Fuel and purchased power expenses were $1.390 billion for 2005, which represents a $253 million increase compared to 2004. Fuel used in electric generation increased $200 million to $1.036 billion compared to 2004. This increase was due to a $308 million increase in fuel used in generation due to higher fuel costs, a change in generation mix and increased volume. Higher fuel costs were driven primarily by an increase in coal and natural gas prices. Outages at several facilities during 2005 resulted in increased combustion turbine generation, which had a higher average fuel cost. The increase in fuel used in generation was offset by a reduction in deferred fuel expense as a result of the under-recovery of 2005 fuel costs. Purchased power expenses increased $53 million to $354 million compared to 2004. The increase in purchased power was due primarily to a change in volume partially offset by a decrease in price.

Operation and Maintenance

O&M expenses were $930 million for 2006, which represents an $11 million decrease compared to 2005. This decrease is driven primarily by the $55 million impact of postretirement and severance expenses incurred in 2005 related to the cost-management initiative partially offset by $30 million of higher 2006 outage expenses at nuclear plants and capital project write-offs of $16 million in 2006.

O&M expenses were $941 million for 2005, which represents a $70 million increase compared to 2004. This increase was driven primarily by postretirement and severance expenses related to the 2005 cost-management initiative. Postretirement and severance expenses related to the cost-management initiative increased O&M expenses by $53 million during 2005. This increase included $55 million of charges in 2005 compared to 2004 expenses, which included $2 million related to a separate initiative. In addition, O&M expenses increased $26 million related to the change in accounting estimates for certain Energy Delivery capital costs, $25 million for higher emission allowance expenses, $16 million related to pension expenses and $6 million related to Hurricane Ophelia storm restoration costs in 2005. These unfavorable items were partially offset by decreased plant outage costs of $12 million compared to 2004, which included an additional nuclear plant outage, $8 million of lower health and life benefit expenses and a $6 million reduction of surplus inventory expense. In addition, results for 2004 included $19 million of costs associated with an ice storm that impacted the Carolinas service territory in the first quarter of 2004 and Hurricanes Charley and Ivan that impacted the Carolinas service territory in the third quarter of 2004.
 
57


Depreciation and Amortization

Depreciation and amortization expense was $571 million for 2006, which represents a $10 million increase compared to 2005. This increase is primarily attributable to the $12 million impact of depreciable asset base increases and $3 million of deferred environmental cost amortization partially offset by a $7 million decrease in the Clean Smokestacks Act amortization. We recorded $140 million of Clean Smokestacks Act amortization during 2006 compared to $147 million in 2005.

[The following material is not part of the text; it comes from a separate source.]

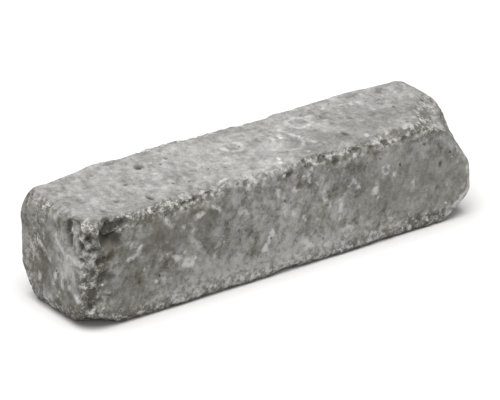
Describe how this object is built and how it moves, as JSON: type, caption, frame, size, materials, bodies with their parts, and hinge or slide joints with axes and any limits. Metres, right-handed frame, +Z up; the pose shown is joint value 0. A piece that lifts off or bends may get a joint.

Depreciation and amortization expense was $561 million for 2005, which represents a $9 million decrease compared to 2004. This decrease was primarily attributable to the Clean Smokestacks Act amortization decrease of $27 million to $147 million in 2005 compared to amortization of $174 million in 2004. This was partially offset by higher depreciation expense of $17 million for increases in the depreciable asset base.

Taxes Other than on Income

Taxes other than on income were $191 million for 2006, which represents a $13 million increase compared to 2005. This increase is primarily due to a $7 million increase in property taxes and a $6 million increase in gross receipts taxes related to higher revenue. Gross receipts taxes are collected from customers and recorded as revenues and then remitted to the applicable taxing authority. Therefore, these taxes have no material impact on earnings.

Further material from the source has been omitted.